Più che pericoli, però, sono fatti provati da contratti e forniture. «La constatazione più importante – è sempre Fortini a parlare – è che, quando affermiamo che l’azienda può essere ancora infiltrata da fenomeni criminali, non facciamo propaganda. Cito la società Pmr, i cui responsabili sono stati arrestati, in quanto appartenenti a un clan di ‘ndrangheta (ovviamente l’appartenenza è presunta, ndr), nell’operazione denominata “Alchemia”, che tra Genova, Reggio Calabria, Savona e Roma ha portato in carcere più di 40 persone. Si tratta di un clan di ‘ndrangheta molto pericoloso, che gestiva una quantità impressionante di società di malavita, precisamente 21, fra cui compaiono la Remaplast, con sede a Pomezia, la Remaservice, con sede a Roma, e la Pmr service, con sede a Roma». La Pmr, in effetti ha come amministratore unico e soci, rispettivamente, Giuseppe, Rosario e Maurizio Politi, tutti indagati dalla Procura antimafia di Reggio Calabria (il gip ha disposto l’arresto per il solo Rosario). Per la società, che opera nel settore del «recupero e preparazione per il riciclaggio di materie plastiche per produzione di materie prime» è stato disposto il sequestro preventivo.

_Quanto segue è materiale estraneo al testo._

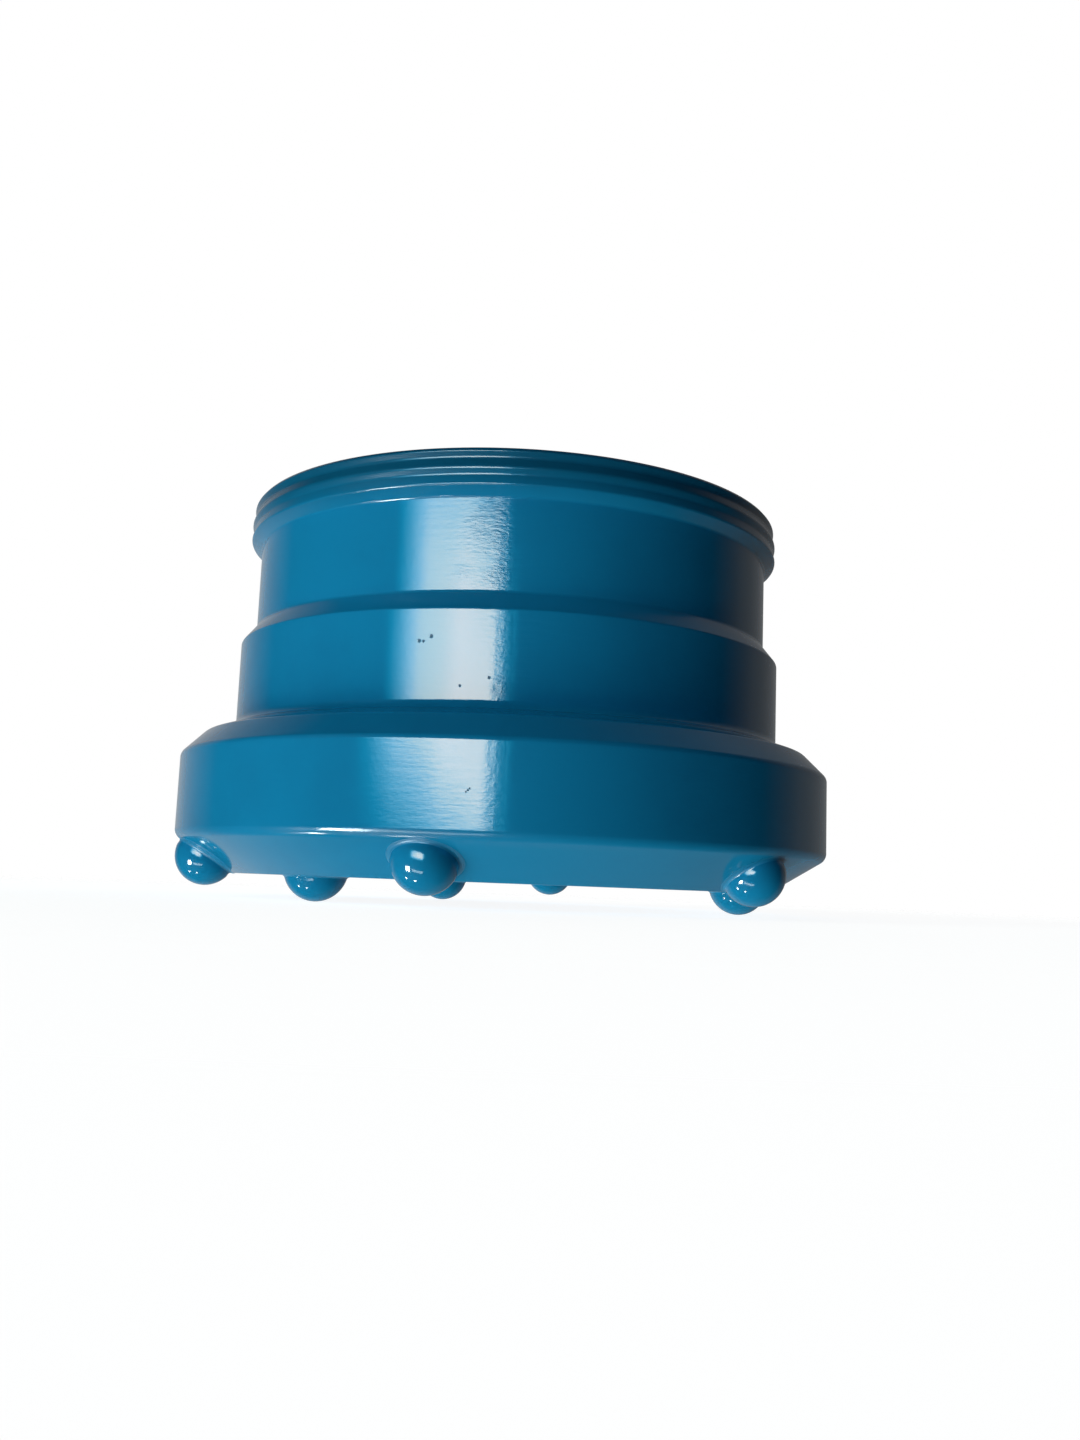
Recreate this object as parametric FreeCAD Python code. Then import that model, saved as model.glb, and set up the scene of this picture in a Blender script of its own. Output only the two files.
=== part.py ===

Ma il sodalizio è ben conosciuto dalle parti di Roma: «In particolare – continua Fortini –, Pmr service gestiva la movimentazione dei rifiuti nelle vasche dei Tmb di Rocca Cencia e Salario». L’impianto di Rocca Cencia, sul quale la Procura di Roma ha aperto un’inchiesta, è proprio quello che ha “inguaiato” l’assessore Muraro. Fortini, però, spiega nel dettaglio la storia della Pmr: «È arrivata in Ama nel 2010 ed è rimasta fino al 2015, con affidamenti diretti, senza gara, per la movimentazione dei rifiuti, il noleggio a freddo dei mezzi d’opera – una volta anche il noleggio a caldo – nei nostri impianti, per un importo annuo di circa 900mila euro euro». Si tratta «una mansione delicata», secondo il manager. Che, oltretutto, dovrebbe essere svolta da dipendenti di Ama. Invece, nel periodo in cui lavorava Pmr non accadeva. «Quando – dice Fortini – nei primi mesi del 2015 l’ingegner Filippi (ex direttore generale di Ama, ndr) ha visitato gli impianti e si è reso conto che c’erano questi signori, che non ci dovevano essere, ha bandito la gara. Nel 2015 si sono avute delle offerte, dunque, dal gennaio del 2016 questi signori sono usciti. Se li avessero arrestati nel gennaio 2016 o se la gara avesse avuto tre mesi di ritardo, oggi Ama si troverebbe nella condizione di essere esposta, come è capitato ad altri, nel ciclone di un’inchiesta nazionale di ‘ndrangheta come un’azienda che, come minimo, è stata disattenta: erano – lo ripeto – tutti affidamenti diretti del valore di 900mila euro all’anno».
All’epoca «nessuno poteva saperlo», ma la presenza di una società che potrebbe essere legata ai clan calabresi non fa che arroventare il clima, già tesissimo, che si respira attorno al futuro del colosso romano dei rifiuti.